*Instructions for the task*
In the listing that follows, locate the line containing "Reconstruct the object" and the line containing "CROTCH = -84.0". Retype exactly those two lines and every line between them, and nothing more.

*Available data*
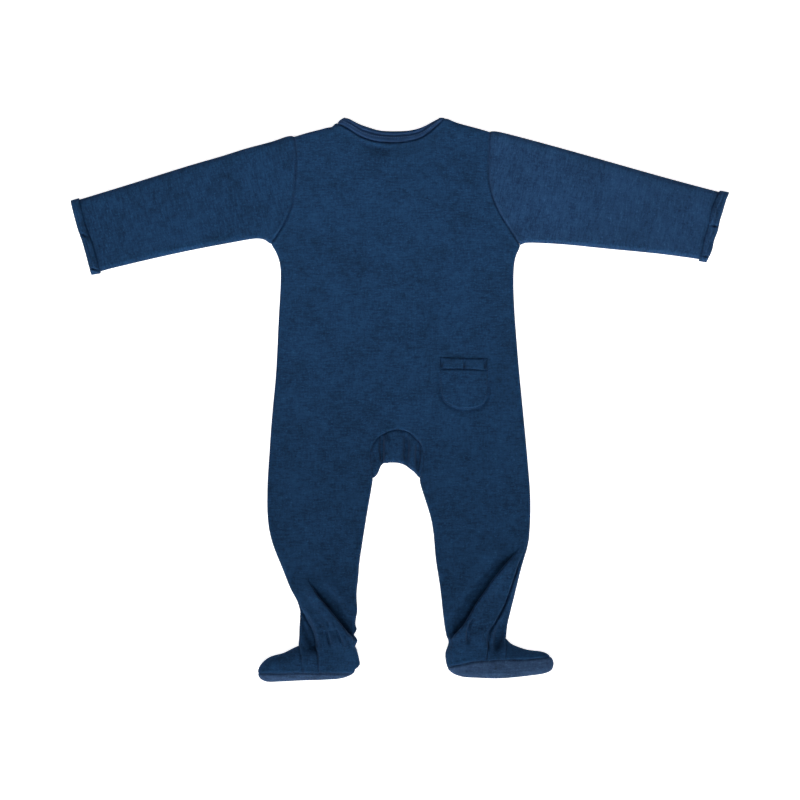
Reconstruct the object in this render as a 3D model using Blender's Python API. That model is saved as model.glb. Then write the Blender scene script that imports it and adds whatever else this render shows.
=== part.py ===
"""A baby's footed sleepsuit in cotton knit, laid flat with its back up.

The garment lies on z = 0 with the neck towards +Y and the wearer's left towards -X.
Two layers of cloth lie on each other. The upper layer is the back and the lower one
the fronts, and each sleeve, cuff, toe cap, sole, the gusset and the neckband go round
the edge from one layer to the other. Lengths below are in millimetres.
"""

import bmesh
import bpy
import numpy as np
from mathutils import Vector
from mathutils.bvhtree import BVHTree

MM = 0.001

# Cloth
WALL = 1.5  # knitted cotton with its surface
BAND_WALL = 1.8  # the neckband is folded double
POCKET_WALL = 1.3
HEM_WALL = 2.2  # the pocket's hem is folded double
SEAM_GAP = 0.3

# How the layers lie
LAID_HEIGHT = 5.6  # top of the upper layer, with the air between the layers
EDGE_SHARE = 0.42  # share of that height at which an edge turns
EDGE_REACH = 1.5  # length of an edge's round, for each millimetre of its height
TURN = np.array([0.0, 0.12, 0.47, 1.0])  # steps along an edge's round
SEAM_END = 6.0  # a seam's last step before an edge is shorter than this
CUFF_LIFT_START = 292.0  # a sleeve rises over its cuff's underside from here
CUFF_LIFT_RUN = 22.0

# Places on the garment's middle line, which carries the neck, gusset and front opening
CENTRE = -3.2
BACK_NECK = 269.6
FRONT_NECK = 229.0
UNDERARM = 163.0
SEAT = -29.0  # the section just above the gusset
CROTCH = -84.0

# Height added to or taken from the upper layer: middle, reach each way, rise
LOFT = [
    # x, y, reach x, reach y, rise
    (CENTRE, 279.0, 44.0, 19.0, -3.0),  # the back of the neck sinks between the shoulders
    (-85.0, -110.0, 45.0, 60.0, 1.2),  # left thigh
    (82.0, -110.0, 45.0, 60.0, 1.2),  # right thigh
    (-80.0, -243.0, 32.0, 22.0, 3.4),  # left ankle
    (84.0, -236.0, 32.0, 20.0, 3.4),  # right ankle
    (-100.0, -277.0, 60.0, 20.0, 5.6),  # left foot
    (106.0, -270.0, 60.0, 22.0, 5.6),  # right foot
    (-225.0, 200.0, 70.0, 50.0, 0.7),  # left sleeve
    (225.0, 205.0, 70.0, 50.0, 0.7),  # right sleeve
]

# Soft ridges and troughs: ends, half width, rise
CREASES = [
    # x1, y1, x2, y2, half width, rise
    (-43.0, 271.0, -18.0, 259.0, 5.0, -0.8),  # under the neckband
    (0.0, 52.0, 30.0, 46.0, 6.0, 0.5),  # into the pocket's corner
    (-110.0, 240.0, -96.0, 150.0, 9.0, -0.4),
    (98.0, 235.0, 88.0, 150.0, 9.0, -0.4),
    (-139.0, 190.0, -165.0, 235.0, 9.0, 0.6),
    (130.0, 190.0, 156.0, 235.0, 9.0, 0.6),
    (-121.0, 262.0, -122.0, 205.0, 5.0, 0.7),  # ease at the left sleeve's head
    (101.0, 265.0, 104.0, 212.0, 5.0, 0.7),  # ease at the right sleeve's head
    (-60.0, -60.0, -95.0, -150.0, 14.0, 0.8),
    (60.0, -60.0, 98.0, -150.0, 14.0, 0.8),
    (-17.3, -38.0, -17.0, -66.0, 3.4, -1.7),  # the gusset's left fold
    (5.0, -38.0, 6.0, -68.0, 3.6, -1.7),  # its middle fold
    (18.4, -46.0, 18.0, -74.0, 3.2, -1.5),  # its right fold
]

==

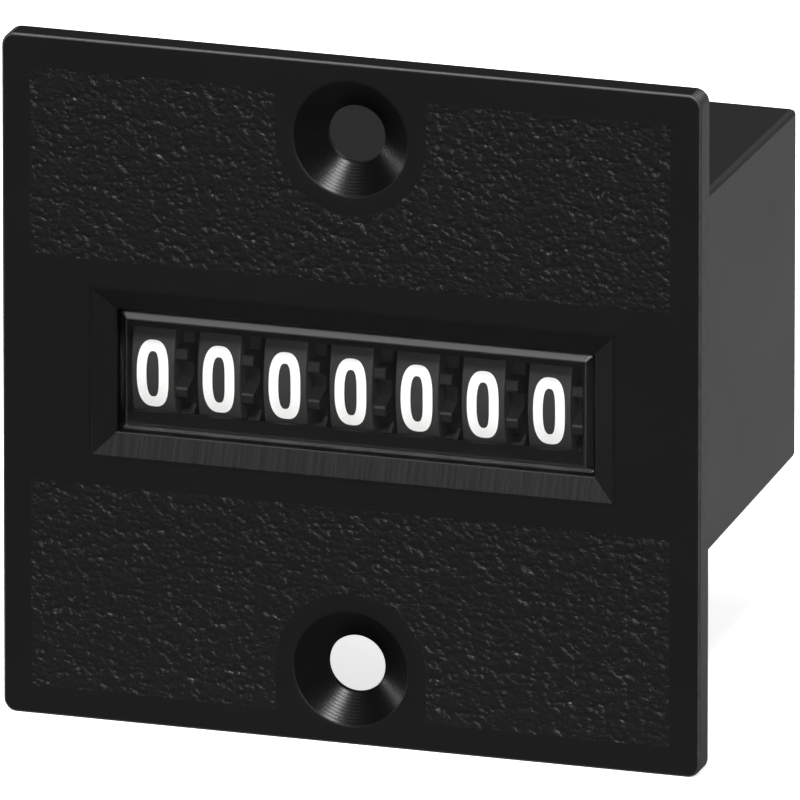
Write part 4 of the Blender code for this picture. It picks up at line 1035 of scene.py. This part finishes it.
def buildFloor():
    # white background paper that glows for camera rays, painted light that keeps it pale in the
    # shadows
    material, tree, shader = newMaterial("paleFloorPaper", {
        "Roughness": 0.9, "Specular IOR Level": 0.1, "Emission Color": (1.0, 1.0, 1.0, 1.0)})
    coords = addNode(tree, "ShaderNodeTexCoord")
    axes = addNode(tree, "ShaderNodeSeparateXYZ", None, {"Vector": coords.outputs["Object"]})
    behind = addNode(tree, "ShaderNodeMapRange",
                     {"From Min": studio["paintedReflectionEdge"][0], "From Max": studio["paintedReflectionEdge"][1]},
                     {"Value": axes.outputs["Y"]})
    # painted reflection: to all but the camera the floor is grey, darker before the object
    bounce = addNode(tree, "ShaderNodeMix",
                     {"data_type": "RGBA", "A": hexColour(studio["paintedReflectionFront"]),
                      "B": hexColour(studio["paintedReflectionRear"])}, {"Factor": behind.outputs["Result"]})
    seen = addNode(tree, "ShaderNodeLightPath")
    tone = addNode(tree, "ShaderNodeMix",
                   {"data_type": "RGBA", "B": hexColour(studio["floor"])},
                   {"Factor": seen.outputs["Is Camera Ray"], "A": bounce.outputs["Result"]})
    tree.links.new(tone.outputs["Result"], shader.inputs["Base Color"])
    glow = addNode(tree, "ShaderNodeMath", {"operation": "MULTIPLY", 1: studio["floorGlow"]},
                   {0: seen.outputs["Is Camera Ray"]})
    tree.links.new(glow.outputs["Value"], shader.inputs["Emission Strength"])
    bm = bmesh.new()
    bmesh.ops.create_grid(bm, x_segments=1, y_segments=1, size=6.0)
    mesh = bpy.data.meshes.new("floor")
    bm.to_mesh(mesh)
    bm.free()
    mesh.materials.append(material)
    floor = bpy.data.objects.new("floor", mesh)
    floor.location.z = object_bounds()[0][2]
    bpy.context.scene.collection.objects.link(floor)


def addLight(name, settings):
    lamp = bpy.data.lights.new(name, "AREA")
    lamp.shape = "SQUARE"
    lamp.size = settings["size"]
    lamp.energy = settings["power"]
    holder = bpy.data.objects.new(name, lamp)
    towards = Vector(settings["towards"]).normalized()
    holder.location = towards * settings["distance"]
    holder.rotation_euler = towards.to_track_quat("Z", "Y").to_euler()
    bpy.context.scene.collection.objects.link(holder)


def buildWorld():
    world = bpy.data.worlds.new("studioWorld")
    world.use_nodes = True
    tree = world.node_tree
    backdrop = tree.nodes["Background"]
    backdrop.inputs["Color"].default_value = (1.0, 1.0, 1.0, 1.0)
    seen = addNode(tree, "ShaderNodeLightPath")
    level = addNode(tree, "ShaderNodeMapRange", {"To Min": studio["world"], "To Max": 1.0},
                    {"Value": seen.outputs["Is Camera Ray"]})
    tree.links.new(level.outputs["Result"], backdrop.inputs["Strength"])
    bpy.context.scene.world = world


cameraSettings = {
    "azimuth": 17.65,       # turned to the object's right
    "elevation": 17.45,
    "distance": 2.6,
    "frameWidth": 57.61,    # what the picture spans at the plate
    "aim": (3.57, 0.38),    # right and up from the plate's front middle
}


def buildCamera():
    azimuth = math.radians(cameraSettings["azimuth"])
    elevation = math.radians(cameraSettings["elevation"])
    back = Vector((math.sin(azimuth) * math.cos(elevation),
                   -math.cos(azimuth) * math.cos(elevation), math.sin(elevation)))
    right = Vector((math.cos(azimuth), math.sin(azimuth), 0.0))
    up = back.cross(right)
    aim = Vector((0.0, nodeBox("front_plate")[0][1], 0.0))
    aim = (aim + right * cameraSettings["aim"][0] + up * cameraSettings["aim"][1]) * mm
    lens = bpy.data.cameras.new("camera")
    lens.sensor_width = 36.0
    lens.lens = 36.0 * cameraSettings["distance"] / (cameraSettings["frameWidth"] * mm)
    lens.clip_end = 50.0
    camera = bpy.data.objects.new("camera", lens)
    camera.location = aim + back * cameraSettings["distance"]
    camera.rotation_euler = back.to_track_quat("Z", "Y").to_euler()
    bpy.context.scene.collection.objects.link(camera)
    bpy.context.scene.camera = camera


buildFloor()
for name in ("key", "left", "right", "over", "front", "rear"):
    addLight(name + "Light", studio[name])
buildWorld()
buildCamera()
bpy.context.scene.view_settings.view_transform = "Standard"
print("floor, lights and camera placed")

*Task solution*
Reconstruct the object in this render as a 3D model using Blender's Python API. That model is saved as model.glb. Then write the Blender scene script that imports it and adds whatever else this render shows.
=== part.py ===
"""A baby's footed sleepsuit in cotton knit, laid flat with its back up.

The garment lies on z = 0 with the neck towards +Y and the wearer's left towards -X.
Two layers of cloth lie on each other. The upper layer is the back and the lower one
the fronts, and each sleeve, cuff, toe cap, sole, the gusset and the neckband go round
the edge from one layer to the other. Lengths below are in millimetres.
"""

import bmesh
import bpy
import numpy as np
from mathutils import Vector
from mathutils.bvhtree import BVHTree

MM = 0.001

# Cloth
WALL = 1.5  # knitted cotton with its surface
BAND_WALL = 1.8  # the neckband is folded double
POCKET_WALL = 1.3
HEM_WALL = 2.2  # the pocket's hem is folded double
SEAM_GAP = 0.3

# How the layers lie
LAID_HEIGHT = 5.6  # top of the upper layer, with the air between the layers
EDGE_SHARE = 0.42  # share of that height at which an edge turns
EDGE_REACH = 1.5  # length of an edge's round, for each millimetre of its height
TURN = np.array([0.0, 0.12, 0.47, 1.0])  # steps along an edge's round
SEAM_END = 6.0  # a seam's last step before an edge is shorter than this
CUFF_LIFT_START = 292.0  # a sleeve rises over its cuff's underside from here
CUFF_LIFT_RUN = 22.0

# Places on the garment's middle line, which carries the neck, gusset and front opening
CENTRE = -3.2
BACK_NECK = 269.6
FRONT_NECK = 229.0
UNDERARM = 163.0
SEAT = -29.0  # the section just above the gusset
CROTCH = -84.0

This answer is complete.